• Task description:
Reproduce the section of the listing that begins at the line containing "translate([0, 0, -cut])" and finishes at the line containing "before = set(bpy.data.objects)". Include both end lines and nothing beyond them.

----------

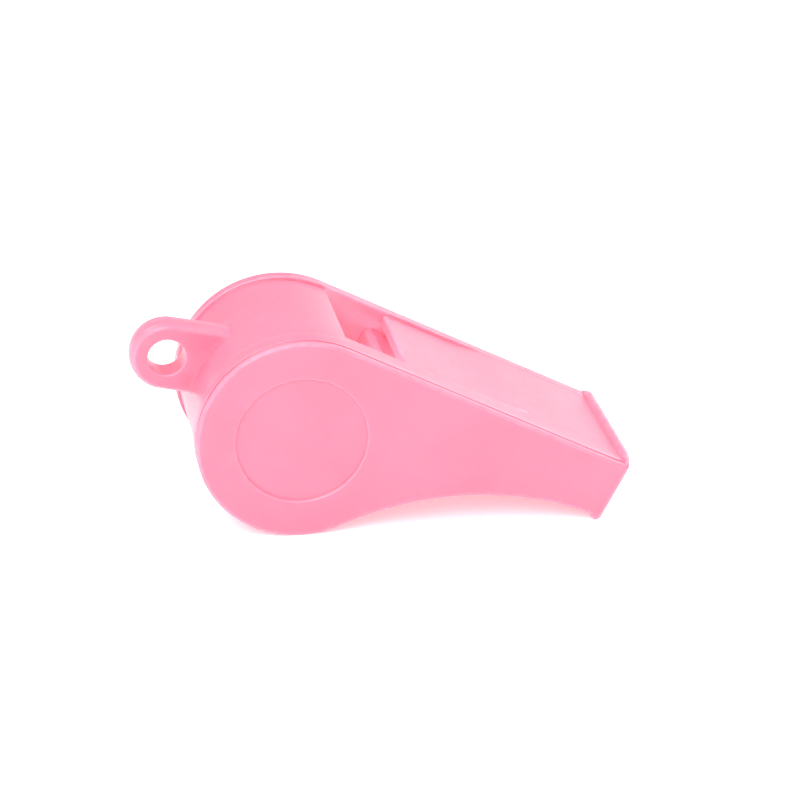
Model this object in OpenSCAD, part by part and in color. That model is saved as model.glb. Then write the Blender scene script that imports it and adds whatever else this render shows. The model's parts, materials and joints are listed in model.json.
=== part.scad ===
/* [Barrel] */
// Diameter of the side plates round the barrel
barrel_d = 22; // [19:0.5:26]
// Width of the whistle over both side plates
whistle_w = 19.6; // [17:0.2:23]
// Thickness of the barrel's curved wall
barrel_wall = 1.3; // [1:0.1:1.8]
// How far the side rims stand above the barrel wall
rim_h = 0.4; // [0.2:0.1:0.7]
// Width of the rim on the cover's side of the barrel
land_w = 1.8; // [1.4:0.1:2.4]

/* [Mouthpiece] */
// Distance from the barrel's axis to the end of the mouthpiece
mouth_l = 34; // [30:0.2:40]
// Height of the mouthpiece's side at its end, without the lips
tip_h = 6.5; // [5.8:0.1:7.5]
// Side wall of the windway next to the cover
near_wall = 2.8; // [2.5:0.1:3.4]
// Side wall of the body away from the cover
far_wall = 1.5; // [1.2:0.1:2]
// Wall above and below the windway at the mouth
mouth_wall = 1.2; // [0.9:0.1:1.5]
// Length of the lips along the mouthpiece
lip_l = 0.7; // [0.6:0.1:1.2]
// Rise of the upper lip above the side plates
lip_rise = 0.9; // [0.7:0.05:1.1]
// Drop of the lower lip below the side plates
lip_drop = 0.45; // [0.3:0.05:0.6]
// Length over which each end of the upper lip curves down to the side plates
lip_end_l = 2.2; // [1.5:0.1:3.2]

/* [Window] */
// Distance of the labium's edge past the barrel's axis
labium_x = 0.6; // [0.2:0.1:1]
// Length of the window from the labium to the roof
window_l = 7.3; // [6.6:0.1:8]
// Thickness of the roof's end at the window
roof_t = 1; // [0.8:0.1:1.3]
// Height of the windway's slot where it meets the window
slot_h = 1; // [0.7:0.1:1.3]
// How far the windway's floor runs out past the roof's end
nose_reach = 1.2; // [0.8:0.1:1.6]
// Radius of the floor's rounded nose
nose_r = 0.8; // [0.5:0.1:1]
// Thickness of the labium's edge
labium_t = 0.3; // [0.2:0.05:0.5]

/* [Side plates] */
// Thickness of the side cover
cover_t = 1.1; // [0.9:0.1:1.5]
// Radius of the side plates' rounded outer edges
edge_r = 0.35; // [0.25:0.05:0.6]
// Diameter of the round panel in each side plate
panel_d = 13.8; // [10:0.2:16]
// Depth of the round panels
panel_depth = 0.25; // [0.15:0.05:0.4]
// Height of the cover's locating ring inside the chamber
ring_h = 1; // [0.6:0.1:1.5]
// Thickness of the cover's locating ring
ring_t = 1; // [0.8:0.1:1.3]
// Clearance round the locating ring
ring_gap = 0.1; // [0.05:0.05:0.2]

/* [Lanyard eye] */
// Diameter of the hole in the eye
eye_hole_d = 4; // [3:0.1:4.6]
// Width of the ring of plastic round the hole
eye_ring_w = 1.85; // [1.5:0.05:2.3]
// Thickness of the eye
eye_t = 3; // [2.4:0.1:3.6]
// How far the eye's outer edge bulges between its two faces
eye_crown = 0.25; // [0.1:0.05:0.4]
// Distance from the barrel's axis to the hole's axis, along the mouthpiece
eye_reach = 14.4; // [14:0.1:17]
// Distance of the hole's axis below the barrel's axis
eye_drop = 0.2; // [0:0.1:1]
// Slope of the eye's arm to the mouthpiece
eye_slope = 14.5; // [8:0.5:20]

/* [Pea] */
// Diameter of the pea
pea_d = 10.5; // [9:0.1:11.5]
// Gap between the pea and the barrel wall that it rolls along
pea_gap = 0.3; // [0.2:0.05:0.5]

/* [Hidden] */
$fn = 180;

// Shares of the mouthpiece's length where its sunk top starts and stops rising to the rims
ramp_start_share = 0.44;
ramp_end_share = 0.66;
// Share of the barrel wall that the bevel under the labium runs back for each unit of height
bevel_share = 1.5;
// Share of the upper lip's rise by which the arc of its curved ends would pass over its top
lip_crest_share = 0.1;
// Share of the side plates' edge radius by which the lips end short of the side faces
lip_inset_share = 1.2;
// Share of that radius which the edges of the mouthpiece have
mouth_edge_share = 0.85;

// The model is drawn lying on its far side plate: X runs along the mouthpiece from the barrel's
// axis, Y up from the barrel's axis to the mouthpiece's top, and Z across the whistle to the cover.
cut = 0.5 * edge_r;
barrel_r = barrel_d / 2;
wall_r = barrel_r - rim_h;
chamber_r = wall_r - barrel_wall;
tip_y = barrel_r - tip_h;

// Levels across the whistle
near_z = whistle_w / 2;
far_z = -near_z;
seam_z = near_z - cover_t;
land_z = seam_z - land_w;
windway_near_z = seam_z - near_wall;
windway_far_z = far_z + far_wall;

// The underside's arc is level at the mouth and touches the barrel's circle
arc_r = (mouth_l * mouth_l + tip_y * tip_y - barrel_r * barrel_r) / (2 * (barrel_r + tip_y));
arc_y = tip_y - arc_r;
arc_angle = atan2(arc_y, mouth_l);
cut_angle = asin(cut / arc_r);
mouth_edge_r = mouth_edge_share * edge_r;
throat_x = barrel_r * cos(arc_angle);
throat_y = barrel_r * sin(arc_angle);

// Windway and window
window_x = labium_x + window_l;
roof_y = wall_r - roof_t;
floor_y = roof_y - slot_h;
nose_x = window_x - nose_reach;
mouth_top_y = barrel_r - mouth_wall;
mouth_floor_y = tip_y + rim_h + mouth_wall;
labium_y = sqrt(wall_r * wall_r - labium_x * labium_x) - labium_t;
bevel_x = labium_x - bevel_share * barrel_wall;
bevel_y = sqrt(chamber_r * chamber_r - bevel_x * bevel_x);

// Lips
lip_r = lip_l / 2;
lip_x = mouth_l - lip_r;
upper_lip_y = barrel_r + lip_rise - lip_r;
lower_lip_y = tip_y - lip_drop + lip_r;
lip_root = mouth_wall / 2;
lip_near_z = near_z - lip_inset_share * edge_r;
lip_crest = (1 + lip_crest_share) * lip_rise;
lip_end_r = (pow(lip_end_l + cut, 2) + lip_crest * lip_crest) / (2 * lip_crest);

// Lanyard eye
eye_r = eye_hole_d / 2 + eye_ring_w;
crown_r = (eye_t * eye_t / 4 + eye_crown * eye_crown) / (2 * eye_crown);
eye_z = (far_z + seam_z) / 2;
eye_arm_l = eye_reach - chamber_r / 2;

// The whistle stands on its barrel and its lower lip
stand_tilt = atan2(lower_lip_y, lip_x) + asin((barrel_r - lip_r) / norm([lip_x, lower_lip_y]));
front_x = lip_x * cos(stand_tilt) + upper_lip_y * sin(stand_tilt) + lip_r;
back_x = -eye_reach * cos(stand_tilt) - eye_drop * sin(stand_tilt) - eye_r;
middle_x = (front_x + back_x) / 2;

// Pea at rest in the lowest part of the chamber
pea_orbit_r = chamber_r - pea_gap - pea_d / 2;
pea_z = (windway_far_z + seam_z) / 2;

// Turns the drawing up and stands it on the barrel and the lower lip
module stand() {
    translate([-middle_x, 0, barrel_r])
        rotate([0, stand_tilt, 0])
        rotate([90, 0, 0])
        children();
}

// What a rounded edge leaves of a square corner at the origin
module corner_waste(r) {
    difference() {
        translate([-r, -r])
            square(r + cut);
        translate([-r, -r])
            circle(r);
    }
}

// Slice of the whistle's side outline between two levels, drawn in from the plates by inset
module plate(from_z, to_z, inset) {
    translate([0, 0, from_z]) {
        cylinder(r = barrel_r - inset, h = to_z - from_z);
        difference() {
            linear_extrude(to_z - from_z)
                polygon([
                    [0, 0],
                    [0, barrel_r - inset],
                    [ramp_start_share * mouth_l, barrel_r - inset],
                    [ramp_end_share * mouth_l, barrel_r],
                    [mouth_l, barrel_r],
                    [mouth_l, tip_y - rim_h],
                    [2 * throat_x, 2 * throat_y],
                ]);
            translate([mouth_l, arc_y, -cut])
                cylinder(r = arc_r + inset, h = to_z - from_z + 2 * cut);
        }
    }
}

// Bead of a lip on its stem, which is rooted in the wall under the level base_y
module lip(from_z, to_z, base_y, rise) {
    translate([mouth_l - lip_l, base_y, from_z]) {
        translate([lip_r, rise - lip_r, 0])
            cylinder(r = lip_r, h = to_z - from_z);
        translate([0, -lip_root, 0])
            cube([lip_l, rise - lip_r + lip_root, to_z - from_z]);
    }
}

// Both lips between two levels
module lips(from_z, to_z) {
    lip(from_z, to_z, barrel_r, lip_rise);
    translate([0, tip_y + rim_h, 0])
        mirror([0, 1, 0])
        lip(from_z, to_z, 0, lip_drop + rim_h);
}

// Waste over the upper lip's curved end on the cover's side
module lip_end_waste() {
    translate([mouth_l - lip_l - cut, barrel_r, lip_near_z])
        rotate([90, 0, 90])
        linear_extrude(lip_l + 2 * cut)
        difference() {
            translate([0, -lip_end_l])
                square([lip_crest + cut, lip_end_l + cut]);
            translate([lip_crest - lip_end_r, -lip_end_l])
                circle(lip_end_r);
        }
}

// Waste of the rounded edges round the cover's face
module edge_waste() {
    translate([0, 0, near_z]) {
        rotate([0, 0, 90])
            rotate_extrude(angle = 270 + arc_angle)
            translate([barrel_r, 0])
            corner_waste(edge_r);
        translate([mouth_l, arc_y, 0])
            rotate([0, 0, 90 - cut_angle])
            rotate_extrude(angle = 90 + arc_angle + 2 * cut_angle)
            translate([arc_r, 0])
            mirror([1, 0])
            corner_waste(mouth_edge_r);
        translate([-cut, barrel_r, 0])
            rotate([90, 0, 90])
            linear_extrude(mouth_l + 2 * cut)
            corner_waste(mouth_edge_r);
        translate([mouth_l, barrel_r + cut, 0])
            rotate([90, 0, 0])
            linear_extrude(tip_h + 2 * cut)
            corner_waste(mouth_edge_r);
    }
}

// Side wall between the windway and the cover, from start_x to the mouth, with a slanting start
module inner_wall(start_x, bottom_y, top_y) {
    intersection() {
        plate(windway_near_z, seam_z, 0);
        translate([0, top_y, 0])
            rotate([90, 0, 0])
            linear_extrude(top_y - bottom_y)
            polygon([
                [start_x - near_wall, seam_z],
                [start_x - near_wall, land_z],
                [start_x, windway_near_z],
                [mouth_l + cut, windway_near_z],
                [mouth_l + cut, seam_z],
            ]);
    }
}

// Air's way: the window and the windway behind it, over the floor with its rounded nose
module air_way() {
    difference() {
        translate([0, 0, windway_far_z])
            linear_extrude(windway_near_z - windway_far_z)
            polygon([
                [labium_x, barrel_r + lip_rise],
                [window_x, barrel_r + lip_rise],
                [window_x, roof_y],
                [mouth_l, mouth_top_y],
                [mouth_l + cut, mouth_top_y],
                [mouth_l + cut, 0],
                [0, 0],
                [bevel_x, bevel_y],
                [labium_x, labium_y],
            ]);
        translate([0, 0, windway_far_z - cut])
            linear_extrude(windway_near_z - windway_far_z + 2 * cut)
            polygon([
                [nose_x, -cut],
                [nose_x, floor_y - nose_r],
                [nose_x + nose_r, floor_y],
                [mouth_l, mouth_floor_y],
                [mouth_l + 2 * cut, mouth_floor_y],
                [mouth_l + 2 * cut, -cut],
            ]);
        translate([nose_x + nose_r, floor_y - nose_r, windway_far_z - cut])
            cylinder(r = nose_r, h = windway_near_z - windway_far_z + 2 * cut);
    }
}

// Outline of the eye's section on both sides of its middle, with bulging outer edges
module eye_section() {
    intersection() {
        square([2 * eye_r, eye_t], center = true);
        translate([eye_r - crown_r, 0])
            circle(crown_r);
        translate([crown_r - eye_r, 0])
            circle(crown_r);
    }
}

// Lanyard eye with its arm, which runs on into the chamber until that is cut out
module eye() {
    translate([-eye_reach, -eye_drop, eye_z])
        rotate([0, 0, eye_slope]) {
            rotate_extrude()
                intersection() {
                    eye_section();
                    translate([0, -eye_t])
                        square([2 * eye_r, 2 * eye_t]);
                }
            rotate([90, 0, 90])
                linear_extrude(eye_arm_l)
                eye_section();
        }
}

// Round panel sunk in the cover's face
module panel() {
    translate([0, 0, near_z - panel_depth])
        cylinder(d = panel_d, h = panel_depth + cut);
}

module body_shell() {
    color("pink")
        stand()
        difference() {
            union() {
                difference() {
                    union() {
                        plate(far_z, windway_far_z, 0);
                        plate(far_z, seam_z, rim_h);
                        plate(land_z, seam_z, 0);
                        inner_wall(labium_x, 0, barrel_r);
                        inner_wall(throat_x, -barrel_r, 0);
                    }
                    mirror([0, 0, 1])
                        edge_waste();
                }
                lips(-lip_near_z, seam_z);
                eye();
            }
            translate([0, 0, windway_far_z])
                cylinder(r = chamber_r, h = seam_z - windway_far_z + cut);
            air_way();
            translate([-eye_reach, -eye_drop, eye_z - eye_t])
                cylinder(d = eye_hole_d, h = 2 * eye_t);
            lip_end_waste();
            mirror([0, 0, 1]) {
                panel();
                lip_end_waste();
            }
        }
}

module side_cover() {
    color("hotpink")
        stand() {
            difference() {
                union() {
                    difference() {
                        plate(seam_z, near_z, 0);
                        edge_waste();
                    }
                    lips(seam_z, lip_near_z);
                }
                panel();
                lip_end_waste();
            }
            translate([0, 0, seam_z - ring_h])
                difference() {
                    cylinder(r = chamber_r - ring_gap, h = ring_h + cover_t / 2);
                    translate([0, 0, -cut])
                        cylinder(r = chamber_r - ring_gap - ring_t, h = ring_h + cut);
                }
        }
}

module pea() {
    color("burlywood")
        translate([-middle_x, -pea_z, barrel_r - pea_orbit_r])
        sphere(pea_d / 2);
}

body_shell();
side_cover();
pea();
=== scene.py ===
"""Moulded pea whistle: a body shell, a welded side cover and a loose cork pea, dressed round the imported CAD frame."""
import json
import math

import bmesh
import bpy
import numpy as np
from bpy.props import FloatProperty, FloatVectorProperty, PointerProperty
from mathutils import Matrix, Vector


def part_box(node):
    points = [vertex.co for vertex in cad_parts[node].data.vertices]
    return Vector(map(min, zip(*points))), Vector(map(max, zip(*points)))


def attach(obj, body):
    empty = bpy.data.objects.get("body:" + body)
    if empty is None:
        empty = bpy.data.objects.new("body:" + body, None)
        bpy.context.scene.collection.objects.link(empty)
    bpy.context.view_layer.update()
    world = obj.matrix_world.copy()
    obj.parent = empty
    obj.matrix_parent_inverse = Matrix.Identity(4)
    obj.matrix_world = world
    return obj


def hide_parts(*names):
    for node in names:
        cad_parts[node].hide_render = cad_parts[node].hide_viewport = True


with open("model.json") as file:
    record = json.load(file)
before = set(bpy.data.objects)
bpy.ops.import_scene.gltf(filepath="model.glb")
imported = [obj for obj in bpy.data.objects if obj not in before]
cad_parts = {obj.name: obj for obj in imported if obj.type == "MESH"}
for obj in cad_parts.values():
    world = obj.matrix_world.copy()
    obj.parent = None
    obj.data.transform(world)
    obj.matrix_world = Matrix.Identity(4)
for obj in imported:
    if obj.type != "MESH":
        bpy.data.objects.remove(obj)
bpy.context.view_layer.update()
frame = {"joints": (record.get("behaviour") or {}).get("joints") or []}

bl_info = {
    "name": "Pea Whistle",
    "version": (1, 0, 0),
    "blender": (4, 5, 0),
    "location": "View3D > Sidebar > Whistle",
    "description": "Models a moulded pea whistle, its finishes and its studio",
    "category": "Add Mesh",
}

MM = 0.001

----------

• Reply to the task:
                    translate([0, 0, -cut])
                        cylinder(r = chamber_r - ring_gap - ring_t, h = ring_h + cut);
                }
        }
}

module pea() {
    color("burlywood")
        translate([-middle_x, -pea_z, barrel_r - pea_orbit_r])
        sphere(pea_d / 2);
}

body_shell();
side_cover();
pea();
=== scene.py ===
"""Moulded pea whistle: a body shell, a welded side cover and a loose cork pea, dressed round the imported CAD frame."""
import json
import math

import bmesh
import bpy
import numpy as np
from bpy.props import FloatProperty, FloatVectorProperty, PointerProperty
from mathutils import Matrix, Vector


def part_box(node):
    points = [vertex.co for vertex in cad_parts[node].data.vertices]
    return Vector(map(min, zip(*points))), Vector(map(max, zip(*points)))


def attach(obj, body):
    empty = bpy.data.objects.get("body:" + body)
    if empty is None:
        empty = bpy.data.objects.new("body:" + body, None)
        bpy.context.scene.collection.objects.link(empty)
    bpy.context.view_layer.update()
    world = obj.matrix_world.copy()
    obj.parent = empty
    obj.matrix_parent_inverse = Matrix.Identity(4)
    obj.matrix_world = world
    return obj


def hide_parts(*names):
    for node in names:
        cad_parts[node].hide_render = cad_parts[node].hide_viewport = True


with open("model.json") as file:
    record = json.load(file)
before = set(bpy.data.objects)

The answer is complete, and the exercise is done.